- [Provided information]
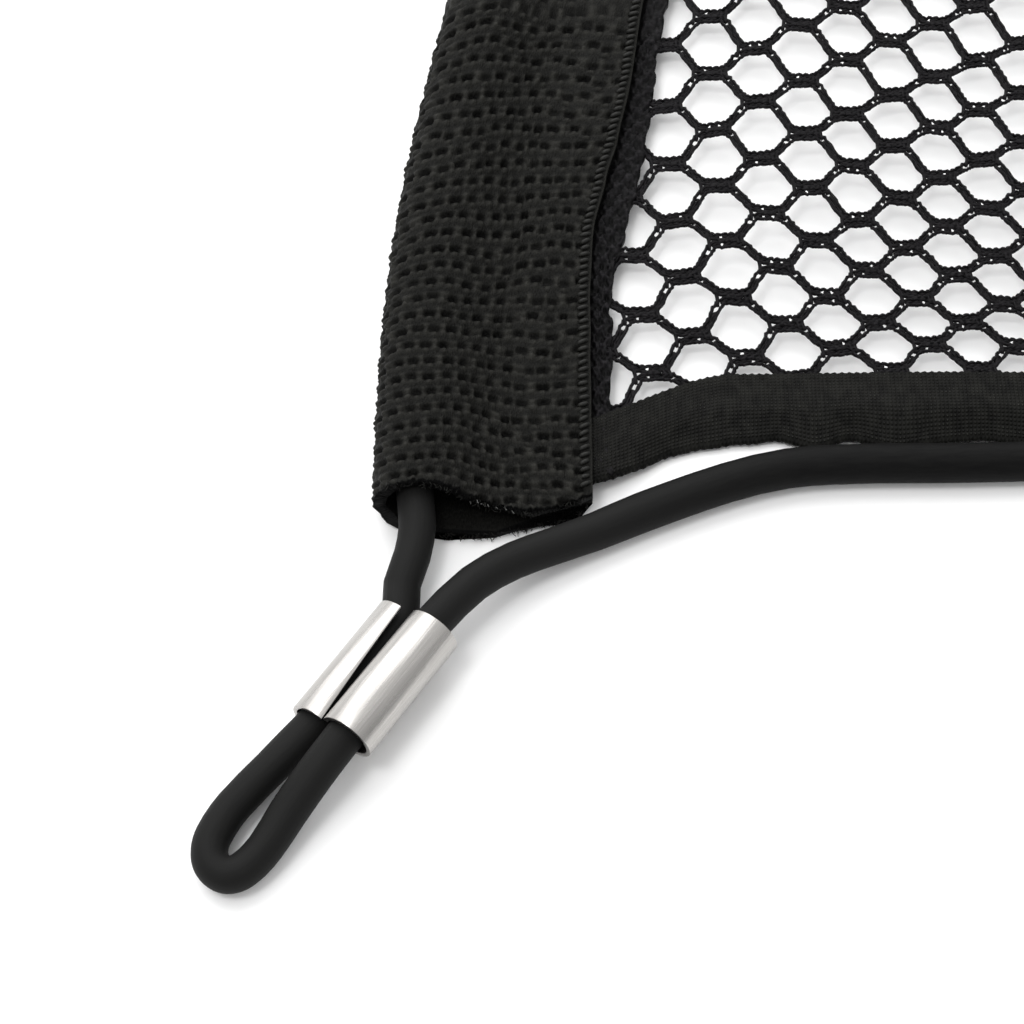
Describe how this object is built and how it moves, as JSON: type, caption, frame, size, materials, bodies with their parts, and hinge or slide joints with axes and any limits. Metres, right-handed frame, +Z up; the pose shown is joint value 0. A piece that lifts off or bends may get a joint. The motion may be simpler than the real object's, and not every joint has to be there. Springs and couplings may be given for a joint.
{
  "type": "cargo net",
  "caption": "Flat knitted cargo net with webbing sleeves, bound long edges and an elastic cord that makes a hook loop at each corner.",
  "frame": {"origin": "on the surface that the net lies on, under its middle", "axes": "+X along the long bound edges, +Y across the net, +Z up from the surface"},
  "size_m": [0.7892, 0.3446, 0.0095],
  "materials": {
    "mesh": "black knitted polyester mesh with six-sided holes",
    "webbing": "black coarse woven webbing",
    "tape": "black fine ribbed binding tape",
    "elastic": "smooth matt black elastic cord",
    "metal": "bright plated strip, lightly brushed"
  },
  "bodies": {
    "root": {"net": "mesh", "sleeve_left": "webbing", "sleeve_right": "webbing", "binding_front": "tape", "binding_back": "tape", "cord_front": "elastic", "cord_back": "elastic", "cord_left": "elastic", "cord_right": "elastic", "ferrule_front_left": "metal", "ferrule_front_right": "metal", "ferrule_back_left": "metal", "ferrule_back_right": "metal"}
  },
  "joints": []
}
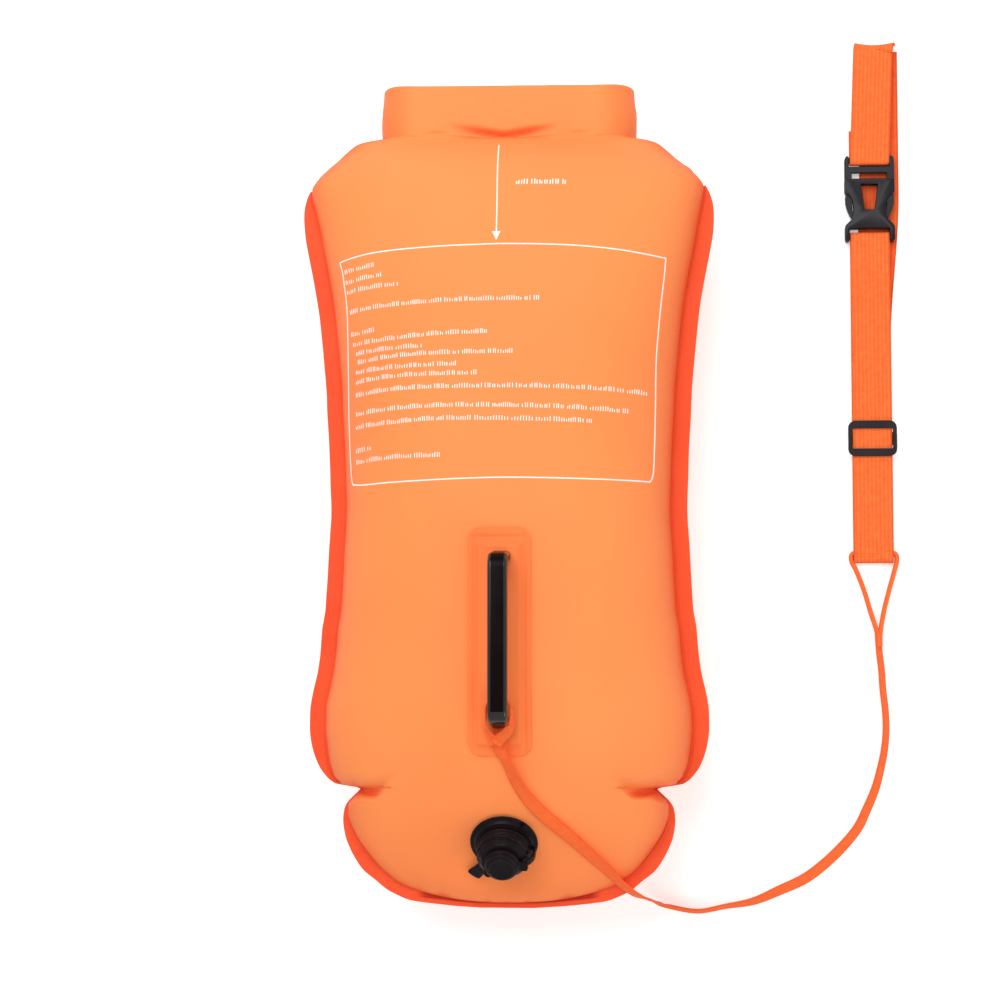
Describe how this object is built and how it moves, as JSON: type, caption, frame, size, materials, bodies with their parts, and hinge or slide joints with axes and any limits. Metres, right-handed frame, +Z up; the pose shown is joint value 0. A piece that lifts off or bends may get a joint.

- [Work to do] Restate every line of the data word for word.

- [Result of the task]
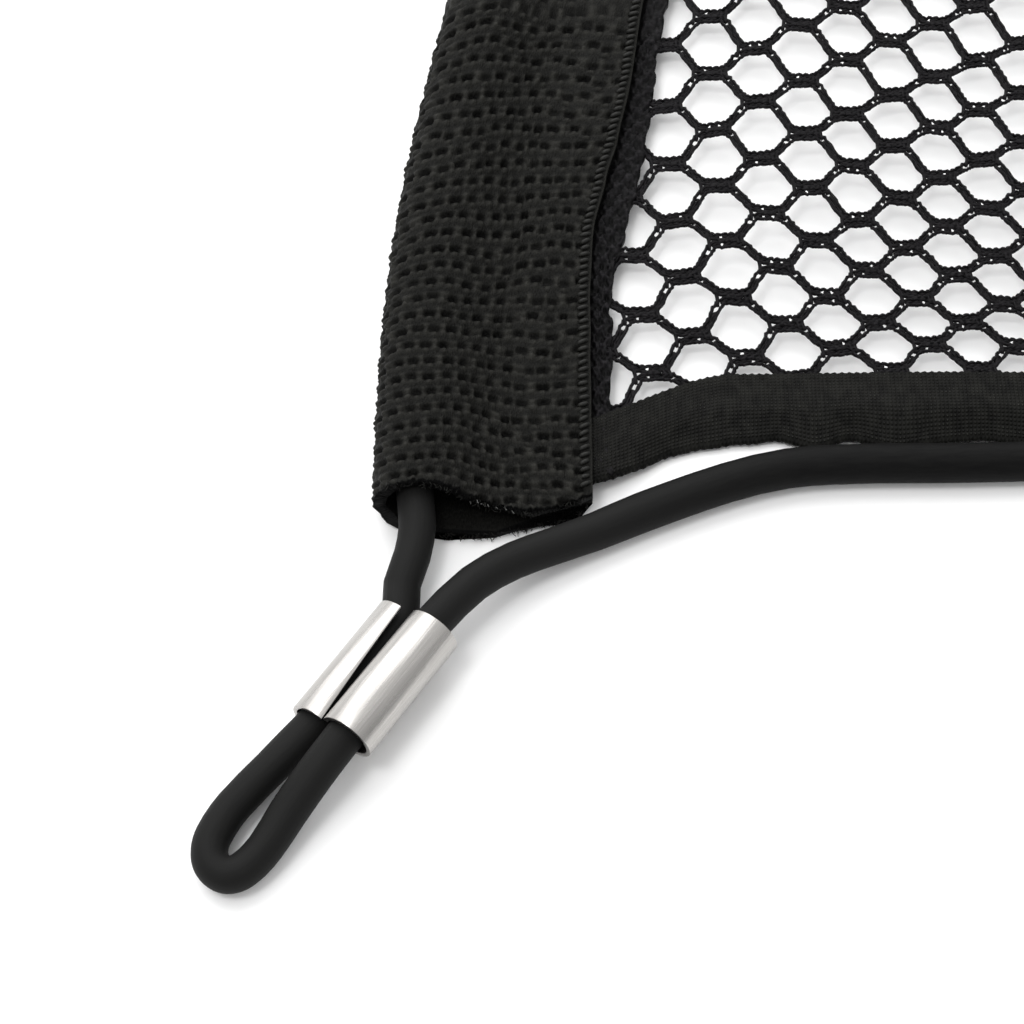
Describe how this object is built and how it moves, as JSON: type, caption, frame, size, materials, bodies with their parts, and hinge or slide joints with axes and any limits. Metres, right-handed frame, +Z up; the pose shown is joint value 0. A piece that lifts off or bends may get a joint. The motion may be simpler than the real object's, and not every joint has to be there. Springs and couplings may be given for a joint.
{
  "type": "cargo net",
  "caption": "Flat knitted cargo net with webbing sleeves, bound long edges and an elastic cord that makes a hook loop at each corner.",
  "frame": {"origin": "on the surface that the net lies on, under its middle", "axes": "+X along the long bound edges, +Y across the net, +Z up from the surface"},
  "size_m": [0.7892, 0.3446, 0.0095],
  "materials": {
    "mesh": "black knitted polyester mesh with six-sided holes",
    "webbing": "black coarse woven webbing",
    "tape": "black fine ribbed binding tape",
    "elastic": "smooth matt black elastic cord",
    "metal": "bright plated strip, lightly brushed"
  },
  "bodies": {
    "root": {"net": "mesh", "sleeve_left": "webbing", "sleeve_right": "webbing", "binding_front": "tape", "binding_back": "tape", "cord_front": "elastic", "cord_back": "elastic", "cord_left": "elastic", "cord_right": "elastic", "ferrule_front_left": "metal", "ferrule_front_right": "metal", "ferrule_back_left": "metal", "ferrule_back_right": "metal"}
  },
  "joints": []
}
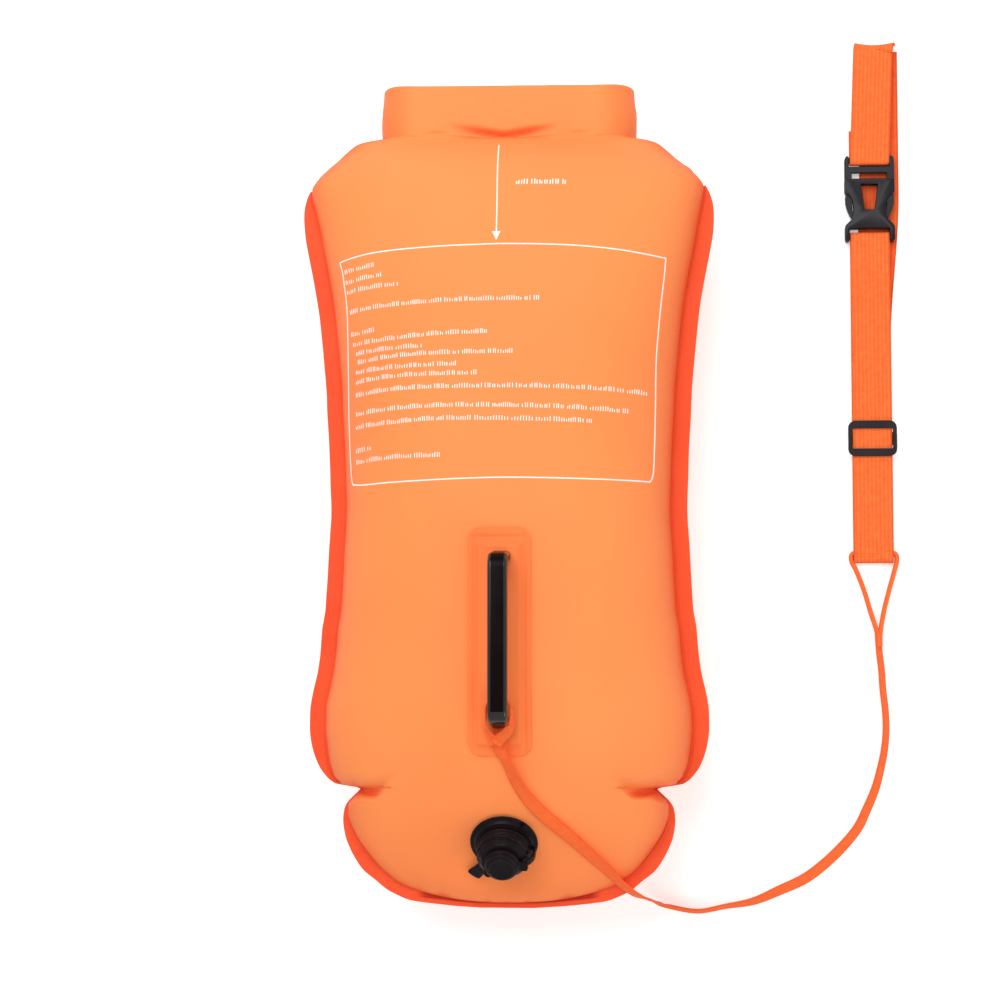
Describe how this object is built and how it moves, as JSON: type, caption, frame, size, materials, bodies with their parts, and hinge or slide joints with axes and any limits. Metres, right-handed frame, +Z up; the pose shown is joint value 0. A piece that lifts off or bends may get a joint.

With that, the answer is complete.